Canada face Bosnia & Herzegovina in Group B of the FIFA World Cup 26 at Toronto Stadium on 12 June 2026. This preview leans on group context, home advantage, squad profile, preparation notes and likely match dynamics.
Table context
This is the first match in Group B, so both teams begin level. Canada are co-hosts and will see this fixture as a major opportunity to claim their first-ever World Cup win. Bosnia & Herzegovina arrive in the group alongside Canada, Qatar and Switzerland, making this opener important for both qualification hopes. FIFA lists the match for 12 June 2026 at Toronto Stadium.
Form guide
Canada enter with genuine optimism under Jesse Marsch. Reuters notes that Canada are targeting a World Cup breakthrough on home soil after reaching the Copa América semi-finals in 2024, with Jonathan David and Tajon Buchanan among the key attacking pieces.
Bosnia & Herzegovina bring experience and a clear emotional storyline. FIFA highlights Edin Džeko as a headline figure in the Bosnia squad, while former Canada-raised goalkeeper Asmir Begović has also spoken about the significance of this matchup.
Recent meetings
There is no meaningful recent head-to-head trend to lean on. The available Group B match guide states that Canada and Bosnia & Herzegovina have never met before, so this prediction is driven more by venue, squad balance and opening-match pressure than historical results.
Availability and matchup
Canada’s biggest variable is Alphonso Davies. Reuters reports uncertainty around his fitness after multiple injuries before the tournament, and his availability would significantly affect Canada’s left-side threat, transition speed and overall ceiling.
Bosnia & Herzegovina’s route into the match is likely to be built around experience, compact defending and moments of quality from senior attackers. Canada should have the higher tempo and home energy, but Bosnia’s technical quality and game management could make this less open than the crowd expects.
Key numbers
Canada have never won a men’s World Cup match, so this opener carries historic weight. Their group-stage schedule begins against Bosnia & Herzegovina on 12 June, followed by Qatar on 18 June and Switzerland on 24 June.

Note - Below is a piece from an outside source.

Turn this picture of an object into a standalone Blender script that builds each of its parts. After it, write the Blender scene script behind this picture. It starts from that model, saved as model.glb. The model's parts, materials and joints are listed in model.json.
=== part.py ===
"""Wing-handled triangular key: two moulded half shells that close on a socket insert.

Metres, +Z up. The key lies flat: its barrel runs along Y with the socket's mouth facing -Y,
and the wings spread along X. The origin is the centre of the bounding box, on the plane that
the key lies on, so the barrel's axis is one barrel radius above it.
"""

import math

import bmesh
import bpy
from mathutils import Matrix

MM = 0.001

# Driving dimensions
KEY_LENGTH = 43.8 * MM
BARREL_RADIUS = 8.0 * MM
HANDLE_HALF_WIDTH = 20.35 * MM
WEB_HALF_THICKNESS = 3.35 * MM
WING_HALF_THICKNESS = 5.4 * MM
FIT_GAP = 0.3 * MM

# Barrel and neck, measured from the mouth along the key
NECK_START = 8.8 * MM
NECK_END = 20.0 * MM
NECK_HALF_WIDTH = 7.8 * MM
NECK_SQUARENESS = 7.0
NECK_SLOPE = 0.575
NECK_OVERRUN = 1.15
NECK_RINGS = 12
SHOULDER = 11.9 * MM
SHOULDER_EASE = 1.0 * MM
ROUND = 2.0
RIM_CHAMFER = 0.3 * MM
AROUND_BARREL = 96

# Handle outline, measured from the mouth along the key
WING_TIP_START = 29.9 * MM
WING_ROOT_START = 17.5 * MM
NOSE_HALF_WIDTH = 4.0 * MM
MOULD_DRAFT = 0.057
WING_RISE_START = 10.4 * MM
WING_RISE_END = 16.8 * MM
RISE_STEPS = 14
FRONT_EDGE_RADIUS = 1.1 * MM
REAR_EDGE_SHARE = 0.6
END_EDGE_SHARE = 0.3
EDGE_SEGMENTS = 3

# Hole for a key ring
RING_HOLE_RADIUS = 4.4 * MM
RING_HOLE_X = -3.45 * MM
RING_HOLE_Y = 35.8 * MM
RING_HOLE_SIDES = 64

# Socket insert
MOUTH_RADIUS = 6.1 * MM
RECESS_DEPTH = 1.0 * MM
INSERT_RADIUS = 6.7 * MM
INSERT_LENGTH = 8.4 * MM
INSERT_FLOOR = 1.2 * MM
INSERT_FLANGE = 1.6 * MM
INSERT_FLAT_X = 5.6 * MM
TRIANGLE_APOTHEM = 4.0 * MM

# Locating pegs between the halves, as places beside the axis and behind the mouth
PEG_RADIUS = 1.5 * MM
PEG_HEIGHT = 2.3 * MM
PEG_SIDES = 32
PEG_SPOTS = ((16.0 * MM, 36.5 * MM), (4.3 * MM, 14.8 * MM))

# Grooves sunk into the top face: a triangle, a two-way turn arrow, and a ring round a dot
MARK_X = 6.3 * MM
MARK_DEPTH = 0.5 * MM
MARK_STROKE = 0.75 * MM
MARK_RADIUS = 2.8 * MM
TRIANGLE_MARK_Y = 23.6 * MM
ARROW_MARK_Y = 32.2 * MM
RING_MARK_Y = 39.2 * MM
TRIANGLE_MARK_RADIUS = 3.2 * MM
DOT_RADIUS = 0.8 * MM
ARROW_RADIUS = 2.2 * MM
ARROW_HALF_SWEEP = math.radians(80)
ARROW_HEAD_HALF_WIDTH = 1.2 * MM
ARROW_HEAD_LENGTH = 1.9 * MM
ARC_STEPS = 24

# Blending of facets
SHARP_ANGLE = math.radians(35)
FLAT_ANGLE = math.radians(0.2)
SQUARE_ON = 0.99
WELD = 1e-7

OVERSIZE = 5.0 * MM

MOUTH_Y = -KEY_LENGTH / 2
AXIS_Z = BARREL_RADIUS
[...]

The market should lean slightly toward Canada because of home advantage, pace in wide areas and crowd support in Toronto. Bosnia & Herzegovina, however, have enough experience to punish mistakes, especially if Canada push too aggressively early.
Prediction
Prediction: Canada to win, with 2-1 the most realistic scoreline. The home setting, attacking pace and tournament momentum make Canada the stronger pick, but Bosnia & Herzegovina should be competitive enough to create chances and keep the result close.
Verdict
Canada have the clearer contextual edge: home soil, a rising squad and a realistic chance to make history. Bosnia & Herzegovina’s experience keeps this from being a straightforward call, but the hosts look better placed to start Group B with three points.